## PROBLEM REQUIREMENTS
In the listing below, find the line that contains "Recreate this object" and the line that contains "from collections import namedtuple". Quote both and every line between them, exactly, and nothing more.

═════ SUPPLIED ENTRIES

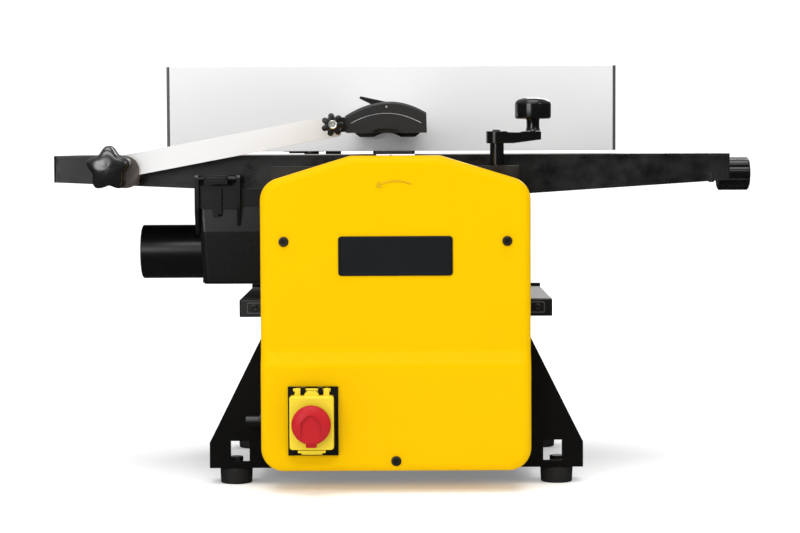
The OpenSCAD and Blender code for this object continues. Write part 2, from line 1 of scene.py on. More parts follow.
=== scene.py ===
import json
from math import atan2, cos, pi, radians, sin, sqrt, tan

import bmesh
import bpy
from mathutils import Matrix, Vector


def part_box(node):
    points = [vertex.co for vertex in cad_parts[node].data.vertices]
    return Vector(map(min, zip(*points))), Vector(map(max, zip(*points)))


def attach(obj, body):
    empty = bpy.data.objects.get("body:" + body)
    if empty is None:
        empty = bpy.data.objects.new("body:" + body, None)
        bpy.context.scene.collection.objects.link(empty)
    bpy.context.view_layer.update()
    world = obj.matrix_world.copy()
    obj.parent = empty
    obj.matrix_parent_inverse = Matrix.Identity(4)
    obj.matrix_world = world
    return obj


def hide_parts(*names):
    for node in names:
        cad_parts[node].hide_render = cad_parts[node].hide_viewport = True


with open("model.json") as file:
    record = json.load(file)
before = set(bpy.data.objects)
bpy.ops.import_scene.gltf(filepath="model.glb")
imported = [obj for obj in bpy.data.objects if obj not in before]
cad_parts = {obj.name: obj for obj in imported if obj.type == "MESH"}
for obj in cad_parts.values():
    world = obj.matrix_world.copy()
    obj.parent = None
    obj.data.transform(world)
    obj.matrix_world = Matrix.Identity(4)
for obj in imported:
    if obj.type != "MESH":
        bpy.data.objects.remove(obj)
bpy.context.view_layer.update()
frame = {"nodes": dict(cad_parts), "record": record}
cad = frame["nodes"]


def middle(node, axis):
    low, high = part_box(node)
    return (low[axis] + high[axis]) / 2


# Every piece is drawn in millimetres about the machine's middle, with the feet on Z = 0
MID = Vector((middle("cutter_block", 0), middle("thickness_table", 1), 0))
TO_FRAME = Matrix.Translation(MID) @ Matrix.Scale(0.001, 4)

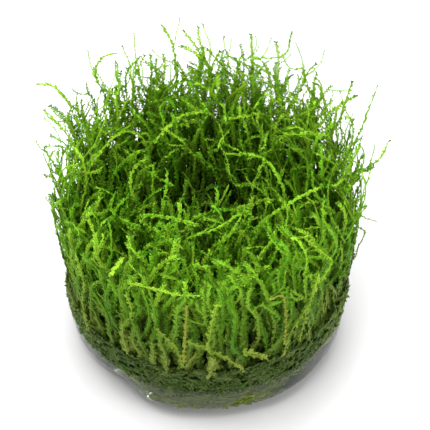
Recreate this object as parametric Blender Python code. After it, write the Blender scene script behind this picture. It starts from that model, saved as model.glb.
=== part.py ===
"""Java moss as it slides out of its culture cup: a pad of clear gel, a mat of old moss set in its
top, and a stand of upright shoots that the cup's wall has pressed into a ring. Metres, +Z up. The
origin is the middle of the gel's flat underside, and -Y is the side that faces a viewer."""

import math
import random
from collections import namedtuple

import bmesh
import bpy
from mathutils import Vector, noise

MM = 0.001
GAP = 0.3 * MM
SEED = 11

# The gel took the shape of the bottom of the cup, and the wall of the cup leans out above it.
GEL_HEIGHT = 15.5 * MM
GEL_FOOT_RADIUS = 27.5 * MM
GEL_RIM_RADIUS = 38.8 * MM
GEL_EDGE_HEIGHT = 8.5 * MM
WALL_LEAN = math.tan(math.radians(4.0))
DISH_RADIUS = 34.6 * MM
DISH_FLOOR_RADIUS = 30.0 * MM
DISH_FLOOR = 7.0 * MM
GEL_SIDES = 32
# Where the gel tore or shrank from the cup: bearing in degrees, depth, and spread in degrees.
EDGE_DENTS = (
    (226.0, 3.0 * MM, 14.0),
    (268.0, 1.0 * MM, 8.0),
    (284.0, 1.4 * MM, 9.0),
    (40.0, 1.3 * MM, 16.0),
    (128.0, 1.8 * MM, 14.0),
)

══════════

## RESPONSE
Recreate this object as parametric Blender Python code. After it, write the Blender scene script behind this picture. It starts from that model, saved as model.glb.
=== part.py ===
"""Java moss as it slides out of its culture cup: a pad of clear gel, a mat of old moss set in its
top, and a stand of upright shoots that the cup's wall has pressed into a ring. Metres, +Z up. The
origin is the middle of the gel's flat underside, and -Y is the side that faces a viewer."""

import math
import random
from collections import namedtuple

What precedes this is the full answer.